Same way we had bootcamps for people entering IT in 2020 — now we need bootcamps to exit IT in 2026. Industry did not need people copy-pasting answers from stackoverflow 10 years ago — the programming is about building software once and reuse it efficiently, writing more code shall be considered harmful. Now there is zero excuse for copy-pasters, AI can copy-paste poor solutions better, faster, and able to work 24/7. Same thing would have hapened without AI — AI just accelerated the imminent crysis.
And the biggest crysis so far is in the hiring — those yesterday juniors are now happily clogging HR pipelines with AI-generated or AI-refined CV-s that are not just indistinguishable from real ones, but AI-generated CV-s look better for 95% of HR-s and especially look good in ATS scores. Which also suggests: we probably don’t need this many HR-s who cannot adapt to the market.
Another suggestion: if you are graduating in CS, then you should probably not wait for someone to teach you how to code, but rather start doing soemthing real right now and graduate as a non-junion dev. I’m telling this as a former student that spent my summer holidays in GSoC and got first job offer by age 19 — I did not wait to graduate.

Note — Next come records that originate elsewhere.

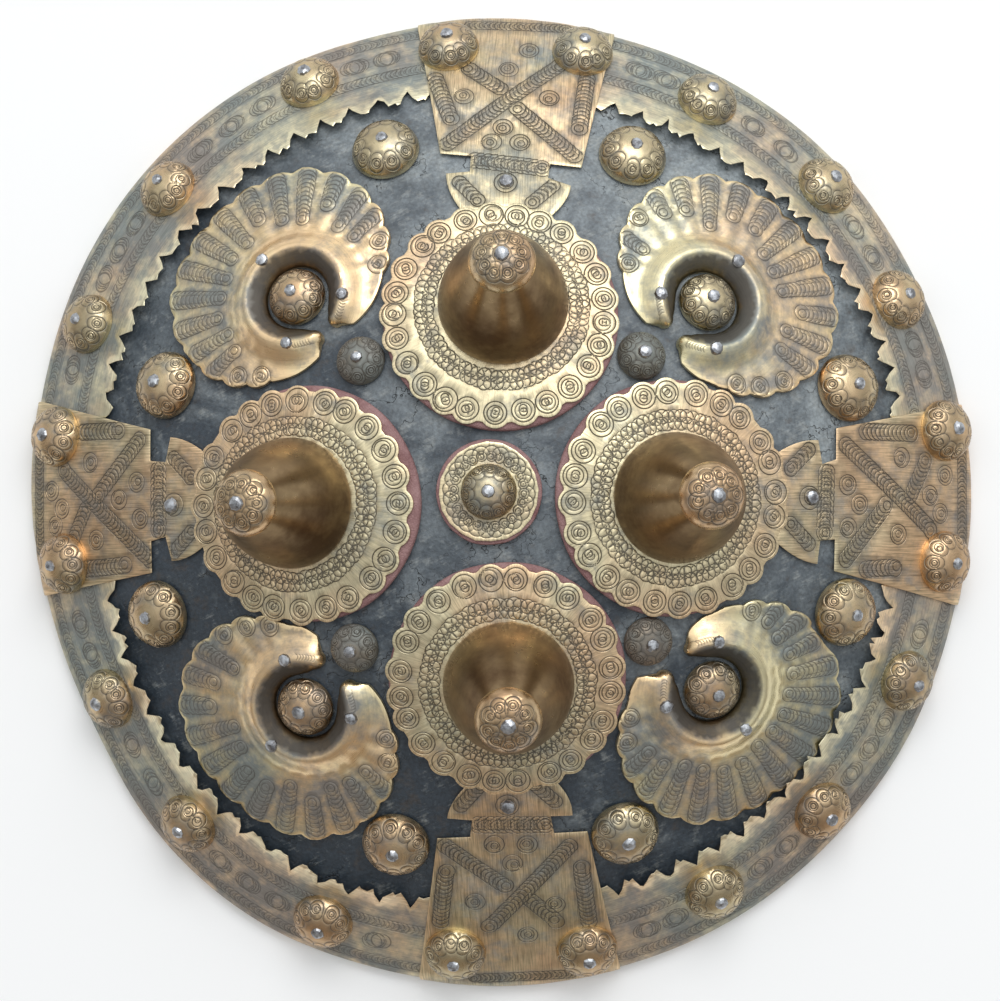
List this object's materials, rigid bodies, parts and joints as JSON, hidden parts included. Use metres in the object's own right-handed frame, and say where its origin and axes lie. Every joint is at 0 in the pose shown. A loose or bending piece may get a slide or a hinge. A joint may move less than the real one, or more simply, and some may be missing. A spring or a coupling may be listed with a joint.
{
  "type": "buckler shield",
  "caption": "Round domed hide shield with engraved brass rim bands, arm plates, fans, studs and tall bosses, and leather hand straps behind.",
  "frame": {"origin": "on the plane that the rim rests on, under the middle of the shield's outline", "axes": "+Z out of the shield's face through the top of the dome, +Y towards the shield's top as it is carried, +X to the right as seen from the front"},
  "size_m": [0.356, 0.3661, 0.1115],
  "materials": {
    "painted_hide": "dark blue-grey paint on cured hide, worn and finely cracked",
    "band_brass": "engraved sheet brass with heavy dark patina",
    "arm_brass": "engraved sheet brass, brushed, with patina in the grooves",
    "rosette_brass": "engraved sheet brass, worn bright, with patina in the grooves",
    "boss_brass": "polished brass, browned",
    "fan_brass": "engraved sheet brass, bright on its ridge, with blue-grey patina",
    "stud_brass": "engraved raised brass with patina in the grooves",
    "dark_brass": "engraved raised brass with heavy dark patina",
    "red_leather": "faded red leather, cut edge",
    "strap_leather": "dark brown rolled and stitched leather",
    "pad_leather": "worn dark red stuffed leather",
    "forged_iron": "forged iron, dull grey"
  },
  "bodies": {
    "root": {"hide_bowl": "painted_hide", "rim_band_north_east": "band_brass", "rim_band_north_west": "band_brass", "rim_band_south_west": "band_brass", "rim_band_south_east": "band_brass", "arm_plate_east": "arm_brass", "arm_plate_north": "arm_brass", "arm_plate_west": "arm_brass", "arm_plate_south": "arm_brass", "rosette_washer_east": "red_leather", "rosette_washer_north": "red_leather", "rosette_washer_west": "red_leather", "rosette_washer_south": "red_leather", "rosette_plate_east": "rosette_brass", "rosette_plate_north": "rosette_brass", "rosette_plate_west": "rosette_brass", "rosette_plate_south": "rosette_brass", "boss_east": "boss_brass", "boss_north": "boss_brass", "boss_west": "boss_brass", "boss_south": "boss_brass", "boss_cap_east": "stud_brass", "boss_cap_north": "stud_brass", "boss_cap_west": "stud_brass", "boss_cap_south": "stud_brass", "centre_washer": "red_leather", "centre_disc": "rosette_brass", "centre_stud": "stud_brass", "fan_north_east": "fan_brass", "fan_north_west": "fan_brass", "fan_south_west": "fan_brass", "fan_south_east": "fan_brass", "fan_stud_north_east": "stud_brass", "fan_stud_north_west": "stud_brass", "fan_stud_south_west": "stud_brass", "fan_stud_south_east": "stud_brass", "field_stud_east_upper": "stud_brass", "field_stud_north_right": "stud_brass", "field_stud_north_left": "stud_brass", "field_stud_west_upper": "stud_brass", "field_stud_west_lower": "stud_brass", "field_stud_south_left": "stud_brass", "field_stud_south_right": "stud_brass", "field_stud_east_lower": "stud_brass", "inner_stud_north_east": "dark_brass", "inner_stud_north_west": "dark_brass", "inner_stud_south_west": "dark_brass", "inner_stud_south_east": "dark_brass", "ring_bolt_east": "forged_iron", "ring_bolt_north": "forged_iron", "ring_bolt_west": "forged_iron", "ring_bolt_south": "forged_iron", "hand_strap_north_west": "strap_leather", "hand_strap_south_east": "strap_leather", "hand_pad": "pad_leather"}
  },
  "joints": []
}
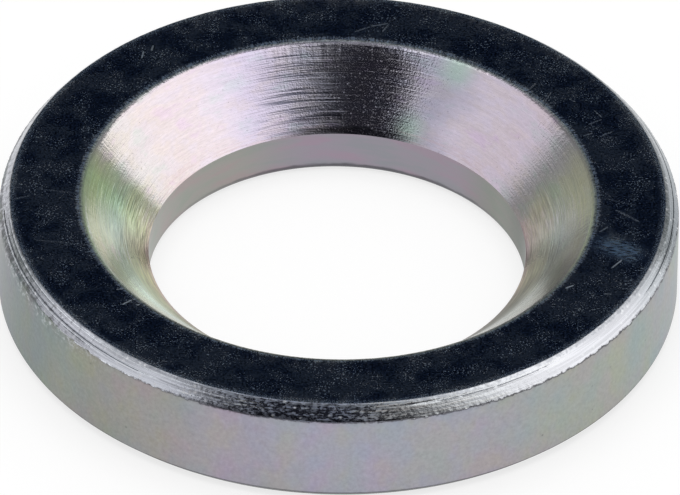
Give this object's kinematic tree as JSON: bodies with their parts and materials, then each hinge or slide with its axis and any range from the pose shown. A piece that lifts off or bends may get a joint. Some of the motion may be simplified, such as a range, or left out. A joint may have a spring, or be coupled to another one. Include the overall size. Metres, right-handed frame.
{
  "type": "conical seat washer",
  "caption": "Thick round washer with a flat top, a straight bore, a turned 90 degree conical seat and a chamfered outer shoulder.",
  "frame": {"origin": "on the bore's axis, in the plane of the flat underside", "axes": "+Z along the bore's axis, from the underside towards the mouth of the conical seat; X and Y are radial and alike"},
  "size_m": [0.036, 0.036, 0.006],
  "materials": {
    "zinc_plated_steel": "turned steel, bright zinc plated with a clear blue passivation that shows faint green, yellow and pink"
  },
  "bodies": {
    "root": {"washer": "zinc_plated_steel"}
  },
  "joints": []
}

Poor HR using AI to a hire junior dev with AI-generated CV to produce crappy vibecoded software I’m gonna have to use — that’s the thing I cannot tolerate. And the industry is really slow to correct so far. Don’t bother explaining me the underlying mechanisms of this failure — the real answer would offend lots of high-ranked people. Let’s just say:
Sorry, we did a poor work, our users expect us to do better.